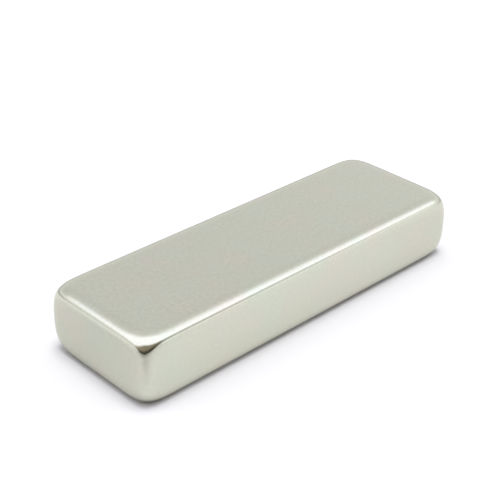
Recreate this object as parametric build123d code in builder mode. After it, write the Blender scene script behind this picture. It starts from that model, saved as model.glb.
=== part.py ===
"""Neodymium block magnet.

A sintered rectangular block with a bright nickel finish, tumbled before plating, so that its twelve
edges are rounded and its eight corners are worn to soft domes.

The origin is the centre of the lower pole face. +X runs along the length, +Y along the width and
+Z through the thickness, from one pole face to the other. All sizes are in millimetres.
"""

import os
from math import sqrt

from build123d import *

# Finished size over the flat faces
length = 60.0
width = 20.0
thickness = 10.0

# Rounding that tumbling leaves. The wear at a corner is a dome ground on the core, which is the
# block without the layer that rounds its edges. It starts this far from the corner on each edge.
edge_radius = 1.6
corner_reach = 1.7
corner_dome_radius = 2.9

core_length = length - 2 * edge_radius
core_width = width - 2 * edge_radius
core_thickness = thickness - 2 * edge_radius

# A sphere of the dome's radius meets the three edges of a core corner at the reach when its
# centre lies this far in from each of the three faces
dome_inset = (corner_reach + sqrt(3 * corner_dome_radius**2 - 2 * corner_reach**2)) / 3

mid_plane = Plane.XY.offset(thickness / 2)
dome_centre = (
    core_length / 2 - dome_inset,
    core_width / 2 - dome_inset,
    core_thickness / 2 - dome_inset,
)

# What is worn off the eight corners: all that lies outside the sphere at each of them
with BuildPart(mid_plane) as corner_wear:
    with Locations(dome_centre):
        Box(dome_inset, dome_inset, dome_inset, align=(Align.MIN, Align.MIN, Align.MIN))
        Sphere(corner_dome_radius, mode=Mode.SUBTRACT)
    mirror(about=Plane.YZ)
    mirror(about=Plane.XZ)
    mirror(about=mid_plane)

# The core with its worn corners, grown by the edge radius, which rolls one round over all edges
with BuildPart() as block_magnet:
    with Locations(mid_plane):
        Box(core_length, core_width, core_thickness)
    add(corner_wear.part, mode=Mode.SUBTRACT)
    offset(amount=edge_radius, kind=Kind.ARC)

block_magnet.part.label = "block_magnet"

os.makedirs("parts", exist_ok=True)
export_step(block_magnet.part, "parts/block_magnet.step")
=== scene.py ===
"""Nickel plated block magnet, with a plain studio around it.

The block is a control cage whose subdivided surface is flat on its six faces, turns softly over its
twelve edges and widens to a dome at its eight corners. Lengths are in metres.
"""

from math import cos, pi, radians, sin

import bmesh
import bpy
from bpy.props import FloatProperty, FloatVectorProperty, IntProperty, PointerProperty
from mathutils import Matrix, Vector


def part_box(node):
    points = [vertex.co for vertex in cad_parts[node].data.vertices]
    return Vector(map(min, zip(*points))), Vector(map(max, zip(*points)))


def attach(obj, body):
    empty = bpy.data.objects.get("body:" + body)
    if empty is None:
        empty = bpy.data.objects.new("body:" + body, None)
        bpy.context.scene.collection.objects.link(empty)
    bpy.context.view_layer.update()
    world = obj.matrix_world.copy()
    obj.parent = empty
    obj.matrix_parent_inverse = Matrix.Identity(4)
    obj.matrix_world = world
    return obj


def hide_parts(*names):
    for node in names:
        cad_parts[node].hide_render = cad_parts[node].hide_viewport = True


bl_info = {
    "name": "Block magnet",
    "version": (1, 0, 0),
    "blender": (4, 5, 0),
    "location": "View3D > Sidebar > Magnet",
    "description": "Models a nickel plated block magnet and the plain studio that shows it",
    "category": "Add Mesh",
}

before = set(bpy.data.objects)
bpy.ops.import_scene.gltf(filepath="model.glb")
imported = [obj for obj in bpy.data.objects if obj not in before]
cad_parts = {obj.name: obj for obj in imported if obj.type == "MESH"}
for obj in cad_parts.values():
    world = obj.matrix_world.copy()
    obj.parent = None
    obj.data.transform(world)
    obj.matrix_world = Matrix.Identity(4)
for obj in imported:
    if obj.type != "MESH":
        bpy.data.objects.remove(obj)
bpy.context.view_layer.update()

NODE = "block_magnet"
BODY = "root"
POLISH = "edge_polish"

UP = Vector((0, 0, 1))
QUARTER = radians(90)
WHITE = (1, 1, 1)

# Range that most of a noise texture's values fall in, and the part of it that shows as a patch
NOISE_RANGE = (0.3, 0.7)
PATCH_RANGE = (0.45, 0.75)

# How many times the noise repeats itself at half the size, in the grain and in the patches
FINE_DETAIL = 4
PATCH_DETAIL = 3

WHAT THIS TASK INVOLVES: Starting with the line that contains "# What is worn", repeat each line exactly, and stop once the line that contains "zip(*points))), Vector(map(max, zip(*points)))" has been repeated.

RESULT FOR THIS EXERCISE:
# What is worn off the eight corners: all that lies outside the sphere at each of them
with BuildPart(mid_plane) as corner_wear:
    with Locations(dome_centre):
        Box(dome_inset, dome_inset, dome_inset, align=(Align.MIN, Align.MIN, Align.MIN))
        Sphere(corner_dome_radius, mode=Mode.SUBTRACT)
    mirror(about=Plane.YZ)
    mirror(about=Plane.XZ)
    mirror(about=mid_plane)

# The core with its worn corners, grown by the edge radius, which rolls one round over all edges
with BuildPart() as block_magnet:
    with Locations(mid_plane):
        Box(core_length, core_width, core_thickness)
    add(corner_wear.part, mode=Mode.SUBTRACT)
    offset(amount=edge_radius, kind=Kind.ARC)

block_magnet.part.label = "block_magnet"

os.makedirs("parts", exist_ok=True)
export_step(block_magnet.part, "parts/block_magnet.step")
=== scene.py ===
"""Nickel plated block magnet, with a plain studio around it.

The block is a control cage whose subdivided surface is flat on its six faces, turns softly over its
twelve edges and widens to a dome at its eight corners. Lengths are in metres.
"""

from math import cos, pi, radians, sin

import bmesh
import bpy
from bpy.props import FloatProperty, FloatVectorProperty, IntProperty, PointerProperty
from mathutils import Matrix, Vector


def part_box(node):
    points = [vertex.co for vertex in cad_parts[node].data.vertices]
    return Vector(map(min, zip(*points))), Vector(map(max, zip(*points)))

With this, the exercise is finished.